Record excerpts ::
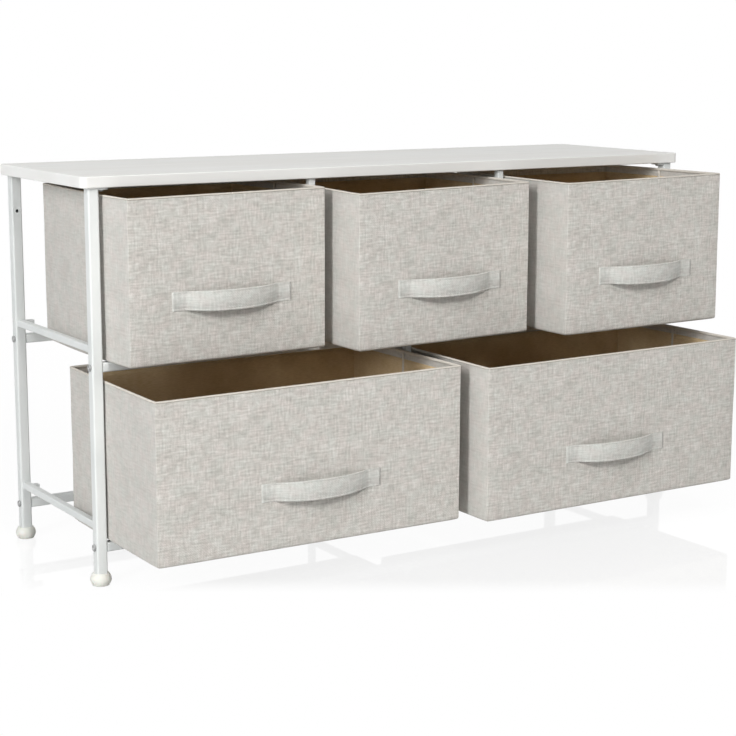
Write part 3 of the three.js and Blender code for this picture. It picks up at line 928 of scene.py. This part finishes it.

--

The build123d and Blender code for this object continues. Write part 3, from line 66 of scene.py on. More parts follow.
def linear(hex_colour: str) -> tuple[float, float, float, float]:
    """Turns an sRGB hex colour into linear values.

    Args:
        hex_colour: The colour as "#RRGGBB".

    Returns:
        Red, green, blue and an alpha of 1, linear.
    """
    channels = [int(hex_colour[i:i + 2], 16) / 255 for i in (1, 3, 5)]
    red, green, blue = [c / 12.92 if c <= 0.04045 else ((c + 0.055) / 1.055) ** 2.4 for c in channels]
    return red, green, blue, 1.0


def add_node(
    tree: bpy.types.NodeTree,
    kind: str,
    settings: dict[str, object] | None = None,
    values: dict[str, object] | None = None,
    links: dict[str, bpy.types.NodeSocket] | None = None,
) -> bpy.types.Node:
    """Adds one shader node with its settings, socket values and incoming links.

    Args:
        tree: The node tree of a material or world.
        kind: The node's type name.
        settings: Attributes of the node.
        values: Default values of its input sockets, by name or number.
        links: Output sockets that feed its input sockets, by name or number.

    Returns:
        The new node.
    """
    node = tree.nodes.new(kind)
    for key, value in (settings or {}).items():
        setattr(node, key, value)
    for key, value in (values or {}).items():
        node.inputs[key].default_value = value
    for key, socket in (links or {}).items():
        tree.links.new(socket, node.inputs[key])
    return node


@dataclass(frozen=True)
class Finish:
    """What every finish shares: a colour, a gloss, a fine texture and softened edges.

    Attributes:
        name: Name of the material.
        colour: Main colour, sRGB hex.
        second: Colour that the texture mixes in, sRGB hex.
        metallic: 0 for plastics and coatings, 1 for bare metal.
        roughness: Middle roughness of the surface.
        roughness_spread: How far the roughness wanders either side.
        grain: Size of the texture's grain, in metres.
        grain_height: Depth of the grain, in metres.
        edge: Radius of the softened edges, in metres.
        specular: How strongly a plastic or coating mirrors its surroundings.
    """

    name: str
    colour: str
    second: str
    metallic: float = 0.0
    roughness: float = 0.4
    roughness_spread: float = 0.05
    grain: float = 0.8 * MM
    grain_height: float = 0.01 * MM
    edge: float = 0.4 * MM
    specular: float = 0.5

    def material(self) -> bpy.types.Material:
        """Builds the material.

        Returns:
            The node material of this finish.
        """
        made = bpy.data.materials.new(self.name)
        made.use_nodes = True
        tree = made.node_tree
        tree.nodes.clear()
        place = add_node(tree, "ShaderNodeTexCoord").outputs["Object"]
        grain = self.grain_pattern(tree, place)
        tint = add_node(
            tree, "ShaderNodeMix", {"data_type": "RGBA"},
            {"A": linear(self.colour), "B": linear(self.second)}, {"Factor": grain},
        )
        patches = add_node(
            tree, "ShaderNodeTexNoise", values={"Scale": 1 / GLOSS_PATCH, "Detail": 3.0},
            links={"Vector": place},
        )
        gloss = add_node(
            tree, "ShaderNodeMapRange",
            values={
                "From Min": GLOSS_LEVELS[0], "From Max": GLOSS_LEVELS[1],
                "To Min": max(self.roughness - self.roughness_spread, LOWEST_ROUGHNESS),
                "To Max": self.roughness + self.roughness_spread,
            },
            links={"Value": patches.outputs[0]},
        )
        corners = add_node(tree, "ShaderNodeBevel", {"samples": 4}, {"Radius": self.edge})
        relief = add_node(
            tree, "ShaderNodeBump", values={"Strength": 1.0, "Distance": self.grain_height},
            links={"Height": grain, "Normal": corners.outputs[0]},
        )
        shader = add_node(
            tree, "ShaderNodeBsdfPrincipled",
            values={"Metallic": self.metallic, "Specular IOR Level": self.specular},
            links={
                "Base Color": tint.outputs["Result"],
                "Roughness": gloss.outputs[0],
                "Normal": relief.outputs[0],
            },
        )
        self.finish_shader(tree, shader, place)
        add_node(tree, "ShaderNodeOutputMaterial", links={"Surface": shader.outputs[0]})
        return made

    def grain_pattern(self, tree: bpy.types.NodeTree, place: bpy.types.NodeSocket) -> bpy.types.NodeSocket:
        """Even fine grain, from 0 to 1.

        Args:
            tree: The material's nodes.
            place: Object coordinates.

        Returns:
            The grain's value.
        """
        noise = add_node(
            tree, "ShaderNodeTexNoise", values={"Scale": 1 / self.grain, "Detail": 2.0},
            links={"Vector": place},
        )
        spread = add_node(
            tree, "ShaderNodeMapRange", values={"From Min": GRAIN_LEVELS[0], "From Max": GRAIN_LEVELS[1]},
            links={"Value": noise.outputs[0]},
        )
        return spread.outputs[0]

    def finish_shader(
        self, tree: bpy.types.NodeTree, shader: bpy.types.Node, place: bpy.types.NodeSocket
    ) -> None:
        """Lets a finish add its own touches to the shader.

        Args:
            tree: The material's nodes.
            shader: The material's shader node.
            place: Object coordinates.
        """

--

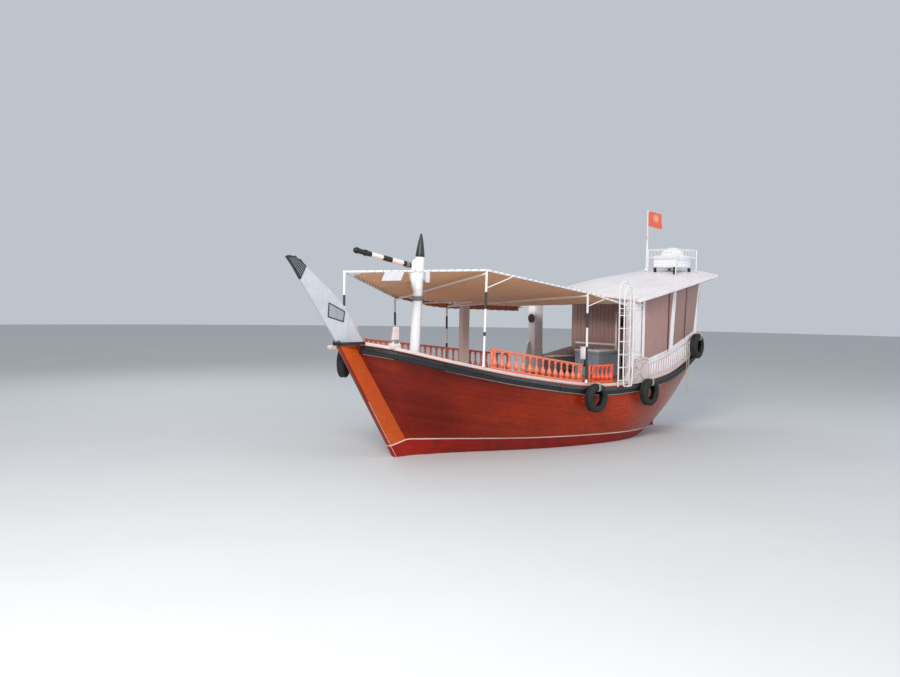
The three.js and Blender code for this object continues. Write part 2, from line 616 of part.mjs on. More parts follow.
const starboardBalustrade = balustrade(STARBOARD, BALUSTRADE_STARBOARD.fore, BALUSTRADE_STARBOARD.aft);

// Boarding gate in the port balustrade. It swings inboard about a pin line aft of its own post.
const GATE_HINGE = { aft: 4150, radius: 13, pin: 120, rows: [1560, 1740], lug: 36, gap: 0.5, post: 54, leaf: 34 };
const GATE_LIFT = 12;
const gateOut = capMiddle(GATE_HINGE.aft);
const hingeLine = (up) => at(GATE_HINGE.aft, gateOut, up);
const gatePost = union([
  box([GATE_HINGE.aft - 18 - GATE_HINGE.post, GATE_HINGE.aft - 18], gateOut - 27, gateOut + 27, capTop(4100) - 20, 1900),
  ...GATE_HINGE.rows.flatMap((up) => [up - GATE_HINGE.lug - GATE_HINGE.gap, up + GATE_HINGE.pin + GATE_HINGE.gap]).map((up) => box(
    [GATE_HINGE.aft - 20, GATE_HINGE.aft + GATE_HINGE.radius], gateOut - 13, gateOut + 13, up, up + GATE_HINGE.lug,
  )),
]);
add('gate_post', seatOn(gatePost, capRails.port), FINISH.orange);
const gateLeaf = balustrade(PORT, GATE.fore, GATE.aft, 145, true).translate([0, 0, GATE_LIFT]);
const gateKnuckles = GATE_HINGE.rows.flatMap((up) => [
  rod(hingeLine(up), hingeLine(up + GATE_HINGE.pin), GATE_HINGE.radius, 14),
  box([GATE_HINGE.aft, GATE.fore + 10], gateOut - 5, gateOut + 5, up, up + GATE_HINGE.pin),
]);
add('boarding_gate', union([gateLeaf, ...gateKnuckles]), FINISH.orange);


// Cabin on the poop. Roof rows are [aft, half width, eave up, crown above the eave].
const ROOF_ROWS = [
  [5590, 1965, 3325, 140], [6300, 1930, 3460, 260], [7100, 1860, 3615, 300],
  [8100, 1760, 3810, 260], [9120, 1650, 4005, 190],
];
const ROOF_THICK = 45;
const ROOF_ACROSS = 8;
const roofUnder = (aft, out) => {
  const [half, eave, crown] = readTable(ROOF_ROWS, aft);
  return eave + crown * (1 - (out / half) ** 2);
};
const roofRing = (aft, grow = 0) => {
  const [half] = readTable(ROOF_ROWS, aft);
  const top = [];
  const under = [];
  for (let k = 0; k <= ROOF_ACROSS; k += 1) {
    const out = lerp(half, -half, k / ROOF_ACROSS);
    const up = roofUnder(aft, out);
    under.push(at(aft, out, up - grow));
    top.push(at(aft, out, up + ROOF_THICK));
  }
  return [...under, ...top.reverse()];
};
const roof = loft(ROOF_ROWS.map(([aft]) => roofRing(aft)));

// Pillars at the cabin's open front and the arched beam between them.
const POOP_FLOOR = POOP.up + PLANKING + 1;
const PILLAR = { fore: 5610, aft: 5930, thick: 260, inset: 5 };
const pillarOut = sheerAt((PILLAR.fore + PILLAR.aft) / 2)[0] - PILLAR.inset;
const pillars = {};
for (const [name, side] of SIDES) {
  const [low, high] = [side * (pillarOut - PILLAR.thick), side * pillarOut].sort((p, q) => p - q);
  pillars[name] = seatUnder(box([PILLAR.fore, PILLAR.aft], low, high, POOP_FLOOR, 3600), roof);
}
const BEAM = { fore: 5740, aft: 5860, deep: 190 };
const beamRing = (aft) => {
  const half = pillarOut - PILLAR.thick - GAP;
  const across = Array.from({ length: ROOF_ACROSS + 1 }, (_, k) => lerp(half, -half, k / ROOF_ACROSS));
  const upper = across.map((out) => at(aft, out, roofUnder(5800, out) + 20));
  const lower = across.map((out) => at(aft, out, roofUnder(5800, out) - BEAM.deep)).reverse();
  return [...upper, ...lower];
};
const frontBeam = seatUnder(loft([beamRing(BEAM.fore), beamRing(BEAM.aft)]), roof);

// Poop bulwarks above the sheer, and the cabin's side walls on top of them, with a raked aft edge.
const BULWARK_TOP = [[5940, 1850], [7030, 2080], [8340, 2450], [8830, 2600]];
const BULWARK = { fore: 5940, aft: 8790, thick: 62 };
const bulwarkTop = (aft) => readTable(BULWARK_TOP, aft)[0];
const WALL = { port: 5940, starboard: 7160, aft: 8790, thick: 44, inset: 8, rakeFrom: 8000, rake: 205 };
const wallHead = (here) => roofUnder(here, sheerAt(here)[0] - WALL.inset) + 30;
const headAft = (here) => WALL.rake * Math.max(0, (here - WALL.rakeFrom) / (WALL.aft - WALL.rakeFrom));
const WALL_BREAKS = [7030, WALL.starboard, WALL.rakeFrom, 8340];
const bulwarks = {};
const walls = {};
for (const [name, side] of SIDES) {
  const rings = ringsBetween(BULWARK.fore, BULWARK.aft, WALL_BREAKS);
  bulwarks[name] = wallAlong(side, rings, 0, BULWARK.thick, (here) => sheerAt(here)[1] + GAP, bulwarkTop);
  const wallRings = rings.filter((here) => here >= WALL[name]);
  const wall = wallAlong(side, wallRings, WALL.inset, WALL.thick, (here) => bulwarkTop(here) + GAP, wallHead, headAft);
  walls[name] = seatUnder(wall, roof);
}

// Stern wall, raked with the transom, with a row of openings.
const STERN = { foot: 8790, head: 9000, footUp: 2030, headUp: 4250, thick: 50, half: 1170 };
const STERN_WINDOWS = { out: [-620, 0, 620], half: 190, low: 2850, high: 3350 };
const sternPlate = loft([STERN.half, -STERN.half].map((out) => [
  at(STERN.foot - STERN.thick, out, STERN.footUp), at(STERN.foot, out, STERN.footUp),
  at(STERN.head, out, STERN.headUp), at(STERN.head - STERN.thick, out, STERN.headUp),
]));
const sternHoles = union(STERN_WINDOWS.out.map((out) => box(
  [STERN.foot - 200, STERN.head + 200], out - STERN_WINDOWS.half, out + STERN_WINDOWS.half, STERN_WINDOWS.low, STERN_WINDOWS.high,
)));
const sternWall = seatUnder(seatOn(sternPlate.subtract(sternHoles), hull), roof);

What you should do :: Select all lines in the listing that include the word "this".

Output of the exercise ::
Write part 3 of the three.js and Blender code for this picture. It picks up at line 928 of scene.py. This part finishes it.
The build123d and Blender code for this object continues. Write part 3, from line 66 of scene.py on. More parts follow.
            The node material of this finish.
The three.js and Blender code for this object continues. Write part 2, from line 616 of part.mjs on. More parts follow.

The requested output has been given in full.